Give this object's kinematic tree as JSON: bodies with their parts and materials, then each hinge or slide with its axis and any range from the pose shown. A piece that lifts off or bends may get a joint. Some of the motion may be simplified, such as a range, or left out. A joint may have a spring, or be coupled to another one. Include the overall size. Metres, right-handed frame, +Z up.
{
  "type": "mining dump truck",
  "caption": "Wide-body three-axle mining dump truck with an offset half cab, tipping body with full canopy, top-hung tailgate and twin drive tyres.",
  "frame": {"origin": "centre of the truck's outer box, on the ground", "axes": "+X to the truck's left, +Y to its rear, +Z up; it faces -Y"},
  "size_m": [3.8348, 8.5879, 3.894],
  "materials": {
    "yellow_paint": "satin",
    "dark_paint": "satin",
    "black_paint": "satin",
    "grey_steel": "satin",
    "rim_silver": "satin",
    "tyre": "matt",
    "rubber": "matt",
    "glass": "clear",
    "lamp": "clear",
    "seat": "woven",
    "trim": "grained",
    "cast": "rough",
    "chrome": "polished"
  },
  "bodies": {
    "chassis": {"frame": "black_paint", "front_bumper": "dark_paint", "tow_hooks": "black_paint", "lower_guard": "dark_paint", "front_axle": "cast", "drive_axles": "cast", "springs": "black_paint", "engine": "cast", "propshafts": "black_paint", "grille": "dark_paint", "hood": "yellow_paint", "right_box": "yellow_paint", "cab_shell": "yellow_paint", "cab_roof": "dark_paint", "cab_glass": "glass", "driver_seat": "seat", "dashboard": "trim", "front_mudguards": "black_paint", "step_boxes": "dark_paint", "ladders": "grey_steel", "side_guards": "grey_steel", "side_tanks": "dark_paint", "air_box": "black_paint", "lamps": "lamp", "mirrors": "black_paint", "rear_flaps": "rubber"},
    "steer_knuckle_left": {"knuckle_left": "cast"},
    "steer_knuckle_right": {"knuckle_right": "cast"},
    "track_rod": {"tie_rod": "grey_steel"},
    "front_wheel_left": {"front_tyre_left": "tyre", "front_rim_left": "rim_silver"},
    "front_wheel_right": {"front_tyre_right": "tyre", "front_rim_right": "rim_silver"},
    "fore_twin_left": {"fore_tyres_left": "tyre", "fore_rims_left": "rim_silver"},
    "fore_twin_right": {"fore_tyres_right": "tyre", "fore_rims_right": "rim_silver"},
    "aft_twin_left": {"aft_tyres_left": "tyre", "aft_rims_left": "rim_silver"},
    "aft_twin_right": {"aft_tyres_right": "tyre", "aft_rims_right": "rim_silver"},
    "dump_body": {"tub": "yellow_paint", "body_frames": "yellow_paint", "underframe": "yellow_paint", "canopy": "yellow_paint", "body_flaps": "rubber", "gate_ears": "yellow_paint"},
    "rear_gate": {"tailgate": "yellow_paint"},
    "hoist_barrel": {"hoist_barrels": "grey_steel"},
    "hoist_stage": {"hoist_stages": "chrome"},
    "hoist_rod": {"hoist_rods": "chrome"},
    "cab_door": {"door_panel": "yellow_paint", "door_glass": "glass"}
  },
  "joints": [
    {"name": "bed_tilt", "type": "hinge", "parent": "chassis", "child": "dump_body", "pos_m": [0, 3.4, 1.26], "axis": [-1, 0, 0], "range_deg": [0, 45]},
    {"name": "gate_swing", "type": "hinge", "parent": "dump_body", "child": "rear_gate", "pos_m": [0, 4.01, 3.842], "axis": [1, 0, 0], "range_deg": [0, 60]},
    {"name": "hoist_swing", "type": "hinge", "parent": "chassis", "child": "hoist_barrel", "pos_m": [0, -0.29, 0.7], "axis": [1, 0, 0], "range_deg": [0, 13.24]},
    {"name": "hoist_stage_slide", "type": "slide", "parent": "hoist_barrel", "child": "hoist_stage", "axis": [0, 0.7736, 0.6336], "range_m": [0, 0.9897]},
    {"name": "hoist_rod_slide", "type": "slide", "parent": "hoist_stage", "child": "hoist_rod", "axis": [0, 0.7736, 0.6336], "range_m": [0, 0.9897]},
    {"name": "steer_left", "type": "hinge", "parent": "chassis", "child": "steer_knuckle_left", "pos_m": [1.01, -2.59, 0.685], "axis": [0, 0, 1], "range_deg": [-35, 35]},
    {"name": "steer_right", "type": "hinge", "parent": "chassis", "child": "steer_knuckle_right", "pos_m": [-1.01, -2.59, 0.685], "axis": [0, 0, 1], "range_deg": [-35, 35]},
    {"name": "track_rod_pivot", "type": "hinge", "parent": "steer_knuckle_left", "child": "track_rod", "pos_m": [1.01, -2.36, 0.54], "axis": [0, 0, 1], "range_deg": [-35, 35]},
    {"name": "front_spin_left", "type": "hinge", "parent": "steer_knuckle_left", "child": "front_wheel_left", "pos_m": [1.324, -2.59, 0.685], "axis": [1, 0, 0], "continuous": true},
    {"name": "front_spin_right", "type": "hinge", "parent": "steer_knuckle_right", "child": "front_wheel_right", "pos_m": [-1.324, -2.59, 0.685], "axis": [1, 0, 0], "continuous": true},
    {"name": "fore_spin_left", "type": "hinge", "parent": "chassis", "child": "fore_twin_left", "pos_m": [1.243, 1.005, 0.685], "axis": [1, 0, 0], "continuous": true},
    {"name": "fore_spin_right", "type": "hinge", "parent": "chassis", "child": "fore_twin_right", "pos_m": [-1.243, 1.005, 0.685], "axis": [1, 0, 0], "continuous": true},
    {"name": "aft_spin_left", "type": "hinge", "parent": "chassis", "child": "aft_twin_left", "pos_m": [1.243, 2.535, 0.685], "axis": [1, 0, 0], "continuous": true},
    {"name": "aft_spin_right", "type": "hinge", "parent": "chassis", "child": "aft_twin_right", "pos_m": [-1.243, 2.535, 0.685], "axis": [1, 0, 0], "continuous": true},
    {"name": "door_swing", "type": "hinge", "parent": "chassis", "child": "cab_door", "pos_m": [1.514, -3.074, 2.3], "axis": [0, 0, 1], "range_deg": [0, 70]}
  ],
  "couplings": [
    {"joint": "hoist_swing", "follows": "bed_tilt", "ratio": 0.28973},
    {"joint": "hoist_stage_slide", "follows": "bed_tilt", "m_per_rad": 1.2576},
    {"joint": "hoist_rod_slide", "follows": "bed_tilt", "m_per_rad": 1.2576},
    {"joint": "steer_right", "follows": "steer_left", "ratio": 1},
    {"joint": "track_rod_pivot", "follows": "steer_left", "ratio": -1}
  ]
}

= = = = =

Written problem: Retype the material in full. Each word must match.

Expected answer:
Give this object's kinematic tree as JSON: bodies with their parts and materials, then each hinge or slide with its axis and any range from the pose shown. A piece that lifts off or bends may get a joint. Some of the motion may be simplified, such as a range, or left out. A joint may have a spring, or be coupled to another one. Include the overall size. Metres, right-handed frame, +Z up.
{
  "type": "mining dump truck",
  "caption": "Wide-body three-axle mining dump truck with an offset half cab, tipping body with full canopy, top-hung tailgate and twin drive tyres.",
  "frame": {"origin": "centre of the truck's outer box, on the ground", "axes": "+X to the truck's left, +Y to its rear, +Z up; it faces -Y"},
  "size_m": [3.8348, 8.5879, 3.894],
  "materials": {
    "yellow_paint": "satin",
    "dark_paint": "satin",
    "black_paint": "satin",
    "grey_steel": "satin",
    "rim_silver": "satin",
    "tyre": "matt",
    "rubber": "matt",
    "glass": "clear",
    "lamp": "clear",
    "seat": "woven",
    "trim": "grained",
    "cast": "rough",
    "chrome": "polished"
  },
  "bodies": {
    "chassis": {"frame": "black_paint", "front_bumper": "dark_paint", "tow_hooks": "black_paint", "lower_guard": "dark_paint", "front_axle": "cast", "drive_axles": "cast", "springs": "black_paint", "engine": "cast", "propshafts": "black_paint", "grille": "dark_paint", "hood": "yellow_paint", "right_box": "yellow_paint", "cab_shell": "yellow_paint", "cab_roof": "dark_paint", "cab_glass": "glass", "driver_seat": "seat", "dashboard": "trim", "front_mudguards": "black_paint", "step_boxes": "dark_paint", "ladders": "grey_steel", "side_guards": "grey_steel", "side_tanks": "dark_paint", "air_box": "black_paint", "lamps": "lamp", "mirrors": "black_paint", "rear_flaps": "rubber"},
    "steer_knuckle_left": {"knuckle_left": "cast"},
    "steer_knuckle_right": {"knuckle_right": "cast"},
    "track_rod": {"tie_rod": "grey_steel"},
    "front_wheel_left": {"front_tyre_left": "tyre", "front_rim_left": "rim_silver"},
    "front_wheel_right": {"front_tyre_right": "tyre", "front_rim_right": "rim_silver"},
    "fore_twin_left": {"fore_tyres_left": "tyre", "fore_rims_left": "rim_silver"},
    "fore_twin_right": {"fore_tyres_right": "tyre", "fore_rims_right": "rim_silver"},
    "aft_twin_left": {"aft_tyres_left": "tyre", "aft_rims_left": "rim_silver"},
    "aft_twin_right": {"aft_tyres_right": "tyre", "aft_rims_right": "rim_silver"},
    "dump_body": {"tub": "yellow_paint", "body_frames": "yellow_paint", "underframe": "yellow_paint", "canopy": "yellow_paint", "body_flaps": "rubber", "gate_ears": "yellow_paint"},
    "rear_gate": {"tailgate": "yellow_paint"},
    "hoist_barrel": {"hoist_barrels": "grey_steel"},
    "hoist_stage": {"hoist_stages": "chrome"},
    "hoist_rod": {"hoist_rods": "chrome"},
    "cab_door": {"door_panel": "yellow_paint", "door_glass": "glass"}
  },
  "joints": [
    {"name": "bed_tilt", "type": "hinge", "parent": "chassis", "child": "dump_body", "pos_m": [0, 3.4, 1.26], "axis": [-1, 0, 0], "range_deg": [0, 45]},
    {"name": "gate_swing", "type": "hinge", "parent": "dump_body", "child": "rear_gate", "pos_m": [0, 4.01, 3.842], "axis": [1, 0, 0], "range_deg": [0, 60]},
    {"name": "hoist_swing", "type": "hinge", "parent": "chassis", "child": "hoist_barrel", "pos_m": [0, -0.29, 0.7], "axis": [1, 0, 0], "range_deg": [0, 13.24]},
    {"name": "hoist_stage_slide", "type": "slide", "parent": "hoist_barrel", "child": "hoist_stage", "axis": [0, 0.7736, 0.6336], "range_m": [0, 0.9897]},
    {"name": "hoist_rod_slide", "type": "slide", "parent": "hoist_stage", "child": "hoist_rod", "axis": [0, 0.7736, 0.6336], "range_m": [0, 0.9897]},
    {"name": "steer_left", "type": "hinge", "parent": "chassis", "child": "steer_knuckle_left", "pos_m": [1.01, -2.59, 0.685], "axis": [0, 0, 1], "range_deg": [-35, 35]},
    {"name": "steer_right", "type": "hinge", "parent": "chassis", "child": "steer_knuckle_right", "pos_m": [-1.01, -2.59, 0.685], "axis": [0, 0, 1], "range_deg": [-35, 35]},
    {"name": "track_rod_pivot", "type": "hinge", "parent": "steer_knuckle_left", "child": "track_rod", "pos_m": [1.01, -2.36, 0.54], "axis": [0, 0, 1], "range_deg": [-35, 35]},
    {"name": "front_spin_left", "type": "hinge", "parent": "steer_knuckle_left", "child": "front_wheel_left", "pos_m": [1.324, -2.59, 0.685], "axis": [1, 0, 0], "continuous": true},
    {"name": "front_spin_right", "type": "hinge", "parent": "steer_knuckle_right", "child": "front_wheel_right", "pos_m": [-1.324, -2.59, 0.685], "axis": [1, 0, 0], "continuous": true},
    {"name": "fore_spin_left", "type": "hinge", "parent": "chassis", "child": "fore_twin_left", "pos_m": [1.243, 1.005, 0.685], "axis": [1, 0, 0], "continuous": true},
    {"name": "fore_spin_right", "type": "hinge", "parent": "chassis", "child": "fore_twin_right", "pos_m": [-1.243, 1.005, 0.685], "axis": [1, 0, 0], "continuous": true},
    {"name": "aft_spin_left", "type": "hinge", "parent": "chassis", "child": "aft_twin_left", "pos_m": [1.243, 2.535, 0.685], "axis": [1, 0, 0], "continuous": true},
    {"name": "aft_spin_right", "type": "hinge", "parent": "chassis", "child": "aft_twin_right", "pos_m": [-1.243, 2.535, 0.685], "axis": [1, 0, 0], "continuous": true},
    {"name": "door_swing", "type": "hinge", "parent": "chassis", "child": "cab_door", "pos_m": [1.514, -3.074, 2.3], "axis": [0, 0, 1], "range_deg": [0, 70]}
  ],
  "couplings": [
    {"joint": "hoist_swing", "follows": "bed_tilt", "ratio": 0.28973},
    {"joint": "hoist_stage_slide", "follows": "bed_tilt", "m_per_rad": 1.2576},
    {"joint": "hoist_rod_slide", "follows": "bed_tilt", "m_per_rad": 1.2576},
    {"joint": "steer_right", "follows": "steer_left", "ratio": 1},
    {"joint": "track_rod_pivot", "follows": "steer_left", "ratio": -1}
  ]
}